Iran's ex-President Rafsanjani dies

This file photo taken on December 21, 2015 shows Iranian former president Akbar Hashemi Rafsanjani showing his ID as he registers his candidacy for the upcoming Assembly of Experts elections at the interior ministry in Tehran. (AFP / ATTA KENARE)

TEHRAN: Former Iranian president Akbar Hashemi Rafsanjani, a pugnacious political survivor despite his support for moderates, died on Sunday after suffering a heart attack, news agencies reported.
Rafsanjani, who was 82, was a pivotal figure in the foundation of the Islamic republic in 1979, and served as president from 1989 to 1997.

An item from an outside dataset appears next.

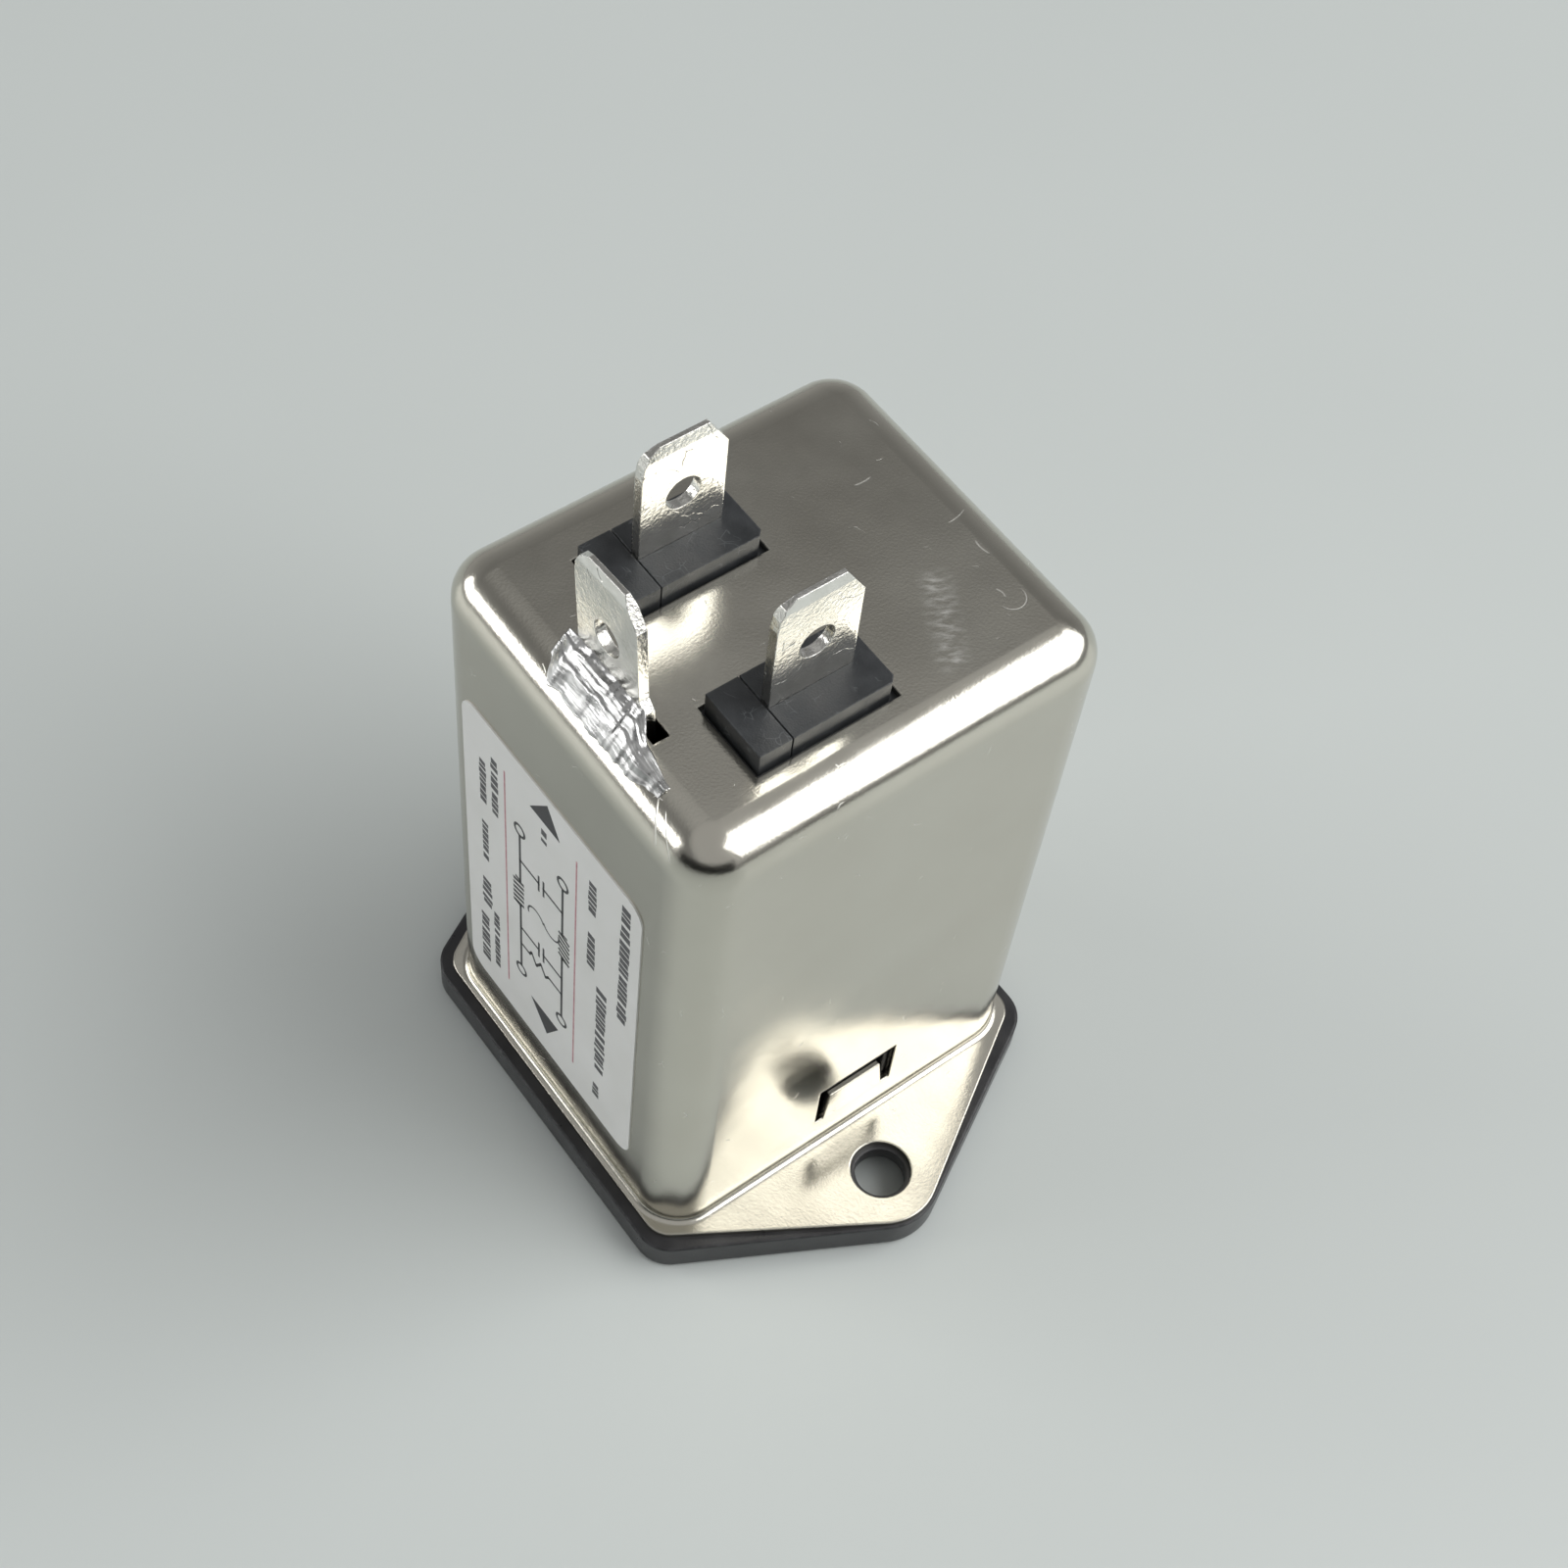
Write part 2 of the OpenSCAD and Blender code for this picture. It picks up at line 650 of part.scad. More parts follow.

He had been admitted to the Shohadaa Hospital in northern Tehran, one of his relatives, Hossein Marashi, was quoted as saying by the agencies.

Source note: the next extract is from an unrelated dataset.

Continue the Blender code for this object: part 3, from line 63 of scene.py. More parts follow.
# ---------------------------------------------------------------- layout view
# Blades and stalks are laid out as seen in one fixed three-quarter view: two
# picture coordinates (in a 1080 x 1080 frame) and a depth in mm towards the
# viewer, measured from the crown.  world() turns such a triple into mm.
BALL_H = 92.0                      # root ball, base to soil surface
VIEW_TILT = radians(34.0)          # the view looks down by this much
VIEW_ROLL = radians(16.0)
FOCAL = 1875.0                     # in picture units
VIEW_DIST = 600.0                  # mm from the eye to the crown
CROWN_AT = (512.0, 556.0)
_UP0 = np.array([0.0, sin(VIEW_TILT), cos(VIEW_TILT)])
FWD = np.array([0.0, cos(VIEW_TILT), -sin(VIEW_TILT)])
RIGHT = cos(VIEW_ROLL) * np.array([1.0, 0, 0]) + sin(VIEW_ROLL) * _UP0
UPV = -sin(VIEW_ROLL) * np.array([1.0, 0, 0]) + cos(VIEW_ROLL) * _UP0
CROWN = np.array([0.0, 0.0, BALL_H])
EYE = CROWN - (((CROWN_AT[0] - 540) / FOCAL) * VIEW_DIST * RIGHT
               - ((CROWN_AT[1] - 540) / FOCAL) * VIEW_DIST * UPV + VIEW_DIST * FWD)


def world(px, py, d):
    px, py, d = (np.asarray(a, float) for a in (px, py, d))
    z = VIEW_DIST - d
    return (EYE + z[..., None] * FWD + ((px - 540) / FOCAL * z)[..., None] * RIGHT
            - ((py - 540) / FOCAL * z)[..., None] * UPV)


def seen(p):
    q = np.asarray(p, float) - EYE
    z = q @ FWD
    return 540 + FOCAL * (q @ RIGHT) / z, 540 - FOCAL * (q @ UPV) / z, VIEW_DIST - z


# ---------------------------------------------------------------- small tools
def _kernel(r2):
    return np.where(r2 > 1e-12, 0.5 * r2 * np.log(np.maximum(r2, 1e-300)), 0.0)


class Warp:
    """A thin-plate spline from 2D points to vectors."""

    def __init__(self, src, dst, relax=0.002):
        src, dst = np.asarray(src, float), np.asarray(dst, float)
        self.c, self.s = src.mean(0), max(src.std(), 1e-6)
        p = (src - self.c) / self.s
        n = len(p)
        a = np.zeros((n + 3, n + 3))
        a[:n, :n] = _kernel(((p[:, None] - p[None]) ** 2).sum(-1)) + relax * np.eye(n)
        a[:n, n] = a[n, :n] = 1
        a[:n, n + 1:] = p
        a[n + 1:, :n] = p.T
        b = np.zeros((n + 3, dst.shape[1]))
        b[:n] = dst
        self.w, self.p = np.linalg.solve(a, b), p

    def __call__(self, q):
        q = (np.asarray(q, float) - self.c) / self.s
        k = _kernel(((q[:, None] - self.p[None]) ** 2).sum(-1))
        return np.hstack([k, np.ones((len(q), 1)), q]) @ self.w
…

“Ayatollah Akbar Hashemi Rafsanjani was transferred to hospital after a heart attack,” Reza Soleimani, a speaker of the Expediency Council, Iran’s main political arbitration body which Rafsanjani chaired.
“Despite the efforts of the doctors he died,” he said, quoted by state broadcaster IRIB.

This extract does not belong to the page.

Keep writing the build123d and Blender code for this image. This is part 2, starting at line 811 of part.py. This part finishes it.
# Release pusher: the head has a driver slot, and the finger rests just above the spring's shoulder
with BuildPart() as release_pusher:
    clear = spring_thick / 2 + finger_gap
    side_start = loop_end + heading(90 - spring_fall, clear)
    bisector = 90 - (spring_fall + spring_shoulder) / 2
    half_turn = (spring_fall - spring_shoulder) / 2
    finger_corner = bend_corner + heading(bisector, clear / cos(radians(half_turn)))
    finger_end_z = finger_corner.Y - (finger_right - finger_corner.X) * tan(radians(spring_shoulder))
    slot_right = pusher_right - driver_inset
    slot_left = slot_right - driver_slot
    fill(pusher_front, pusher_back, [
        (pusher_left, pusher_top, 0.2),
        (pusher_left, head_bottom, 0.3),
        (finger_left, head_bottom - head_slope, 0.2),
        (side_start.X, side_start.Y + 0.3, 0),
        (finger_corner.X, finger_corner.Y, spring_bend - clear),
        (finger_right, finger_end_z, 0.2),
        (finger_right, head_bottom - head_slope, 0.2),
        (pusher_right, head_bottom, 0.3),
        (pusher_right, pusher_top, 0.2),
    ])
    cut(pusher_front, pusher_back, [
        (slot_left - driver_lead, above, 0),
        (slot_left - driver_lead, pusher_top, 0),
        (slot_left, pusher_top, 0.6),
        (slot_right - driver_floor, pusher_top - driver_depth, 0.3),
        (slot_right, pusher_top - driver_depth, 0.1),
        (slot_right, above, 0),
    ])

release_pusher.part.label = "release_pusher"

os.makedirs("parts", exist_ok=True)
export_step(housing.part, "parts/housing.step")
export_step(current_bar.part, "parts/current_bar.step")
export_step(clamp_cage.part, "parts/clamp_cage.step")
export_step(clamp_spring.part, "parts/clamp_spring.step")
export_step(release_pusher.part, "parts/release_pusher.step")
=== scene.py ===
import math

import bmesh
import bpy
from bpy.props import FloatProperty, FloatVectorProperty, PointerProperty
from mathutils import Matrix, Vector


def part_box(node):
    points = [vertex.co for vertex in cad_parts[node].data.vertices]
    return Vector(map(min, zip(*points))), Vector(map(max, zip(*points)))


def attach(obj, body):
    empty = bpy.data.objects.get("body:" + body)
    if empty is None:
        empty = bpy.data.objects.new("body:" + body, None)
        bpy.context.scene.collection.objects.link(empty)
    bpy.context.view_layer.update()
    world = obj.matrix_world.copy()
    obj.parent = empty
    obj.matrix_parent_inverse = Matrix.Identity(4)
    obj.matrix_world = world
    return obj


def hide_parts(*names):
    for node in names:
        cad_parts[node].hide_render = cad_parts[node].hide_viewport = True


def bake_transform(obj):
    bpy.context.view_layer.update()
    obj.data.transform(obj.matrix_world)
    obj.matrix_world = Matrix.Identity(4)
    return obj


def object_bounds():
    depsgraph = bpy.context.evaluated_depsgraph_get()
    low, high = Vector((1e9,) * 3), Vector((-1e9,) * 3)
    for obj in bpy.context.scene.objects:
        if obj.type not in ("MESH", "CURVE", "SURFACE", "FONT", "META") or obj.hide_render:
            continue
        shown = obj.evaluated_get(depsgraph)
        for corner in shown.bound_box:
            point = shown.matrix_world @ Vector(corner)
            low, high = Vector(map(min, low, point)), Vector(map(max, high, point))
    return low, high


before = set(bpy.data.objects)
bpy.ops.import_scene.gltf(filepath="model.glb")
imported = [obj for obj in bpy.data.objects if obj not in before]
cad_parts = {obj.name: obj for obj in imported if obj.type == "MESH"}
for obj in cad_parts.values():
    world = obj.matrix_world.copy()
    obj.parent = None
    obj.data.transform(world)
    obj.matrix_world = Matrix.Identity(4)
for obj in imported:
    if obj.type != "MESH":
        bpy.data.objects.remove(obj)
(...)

Rafsanjani’s death is a huge loss for both reformists and moderates, as he stood as a pillar for the two camps.
All state television channels branded a black ribbon on the corner of the screen in a sign of mourning.
A growing crowd of people had formed outside the Shohadaa hospital, despite police warnings, blocking Tehran’s Valiasr Avenue, media reported.
His body was later transferred to Jamaran hospital.
Rafsanjani was born on August 25, 1934 in the village of Nough in southern Iran into a wealthy family.
He studied theology in the holy city of Qom before entering politics in 1963 after the shah’s police arrested the founder of the Islamic republic, Ayatollah Ruhollah Khomeini.

Voice of moderation
A confidant of Khomeini, Rafsanjani was the speaker of parliament for two consecutive terms until Khomeini’s death in 1989.
Rafsanjani’s presidency, a breathing space after the end of the 1980-88 Iran-Iraq war, was marked by reconstruction, cautious reform and repairs to Iran’s relations with its Arab neighbors.
But it was also marred by human rights violations, rampant inflation and difficult relations with Europe, not least with Britain after the “death sentence,” or fatwa, handed down to writer Salman Rushdie by Khomeini.
After serving a maximum two consecutive terms, Rafsanjani played an important role in the election of the reformist Mohammad Khatami, who succeeded him as president from 1997 to 2005.
Rafsanjani sought a return to the presidency in 2005 but lost to hard-liner Mahmoud Ahmadinejad in a conservative backlash.
It was a bitter defeat, but rather than retreating from public view, he remained in the limelight.
Rafsanjani emerged as a moderate counter-figure to the ultra-hard-liners clustered around Ahmadinejad — under whom Iran’s relations with the West plummeted — and criticized the crackdown that followed Ahmadinejad’s disputed re-election in 2009.
In recent years though, his influence within state institutions had waned.
In 2013, his candidacy for the presidential election was rejected because of his advanced age.
The next year he delivered crucial support for the eventual winner, Hassan Rouhani, a moderate with whom he has a warm rapport.
He was an important backer of the deal Rouhani struck with world powers for sanctions to be lifted in exchange for curbs on Iran’s nuclear program.
Rafsanjani was always a member of Iran’s top clerical body, the Assembly of Experts, charged with appointing — and if required dismissing — the country’s supreme leader.
Rafsanjani chaired the influential committee for several years.
He also held the chairmanship of the Expediency Council, since 1990, when he was appointed by Khomeini’s successor as supreme leader, Ayatollah Ali Khamenei.
The supreme leader will have to appoint a new chairman for the body.